The Schuerholz secret

John Schuerholz took over as general manager of a successful Kansas City Royals team and turned it into a first-time World Series winner, then he took over as general manager of a consistent losing Atlanta Braves franchise and turned it into a 14-time division winner and World Series champion. He will review that career in his induction speech Sunday. Do not expect him to reveal some mysterious formula.

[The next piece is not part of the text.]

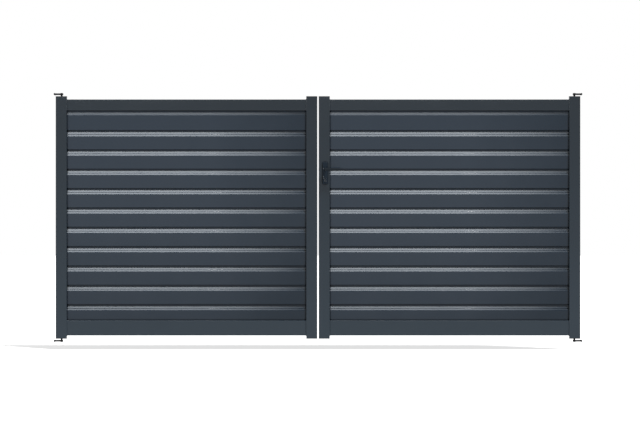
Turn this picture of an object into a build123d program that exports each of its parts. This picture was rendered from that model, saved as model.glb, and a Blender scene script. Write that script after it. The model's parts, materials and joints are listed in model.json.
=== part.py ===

“The secret sauce is just having great people there with you, working with you. I started with the Orioles and learned it there, I went to Kansas City and took a lot of the Oriole philosophies with me. We developed those and grew those and enhanced those,” he said. “From there to Atlanta, working with people like Bobby Cox and such, it’s hard not to succeed when you’ve got great people working with you, side by side.”

What a relief


Rollie Fingers, Hall of Fame Class of 1992, still is proud to have been the first reliever inducted. “I was kind of breaking new ground. Since then we’ve gotten four or five other relief pitchers in. It was nice to kind of open the door for our position,” he said. “Nowadays I think every organization realizes that if you don’t have a guy down in the bullpen who’s going to get somebody out in the seventh, eighth and ninth inning, you’re not going to win. The bullpen is probably the biggest change in baseball. I was happy to be part of that.”